Two exciting finds on the web yesterday. One is a new group – a social networking site for textile artists – Fiber Arts/Mixed Media, which I found via the Flickr group Contemporary Textile Art. Having so far resisted Facebook, etc, I just couldn’t resist this one! It was started by Susan Sorrell of Creative Chick Studios and is already growing by leaps and bounds.

The other is Dear Ada, discovered thanks to Kim Carney of Something to Say. Dear Ada is a blog full of delight. The author, birdie, posts links to artists/makers in many different disciplines, each with a photo or two of their work – and the site is a visual feast. But what makes it stand out for me is the way she writes about the work, whether simply expressing her pleasure in it, or analysing more deeply the impact it has on her. Inspirational food for thought – I’m really enjoying this.

Madeleine L’Engle

I was saddened to learn of the death on Thursday of writer Madeleine L’Engle, aged 88. She’s probably best known for her children’s fantasies, which I first read as an adult and found enthralling, but she also wrote prolifically about art, creativity and Christianity. ‘Walking on Water: Reflections on Faith and Art’ is very dear to me, but this quote is from ‘A Circle of Quiet’, which strangely enough, I bought just last Monday.

It’s all been said better before. If I thought I had to say it better than anybody else, I’d never start. Better or worse is immaterial. The thing is that it has to be said; by me; ontologically. We each have to say it, to say it our own way. Not of our own will, but as it comes out through us. Good or bad, great or little: that isn’t what human creation is about. It is that we have to try; to put it down in pigment, or words, or musical notations, or we die.

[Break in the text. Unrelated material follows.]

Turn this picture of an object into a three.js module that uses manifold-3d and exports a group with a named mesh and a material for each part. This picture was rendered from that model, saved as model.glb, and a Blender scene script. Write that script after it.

Leif Enger in the foreword to ‘Penguins and Golden Calves’ called Madeleine L’Engle

… chiefly an apologist for joy – one of the rare ones who consistently upholds her own definition of art: that which speaks of what was true, is true, and what will be true.

And I would add – along with joy – love, playfulness, and mercy. A great writer and a wise woman. Her spirit touched mine and I will miss her.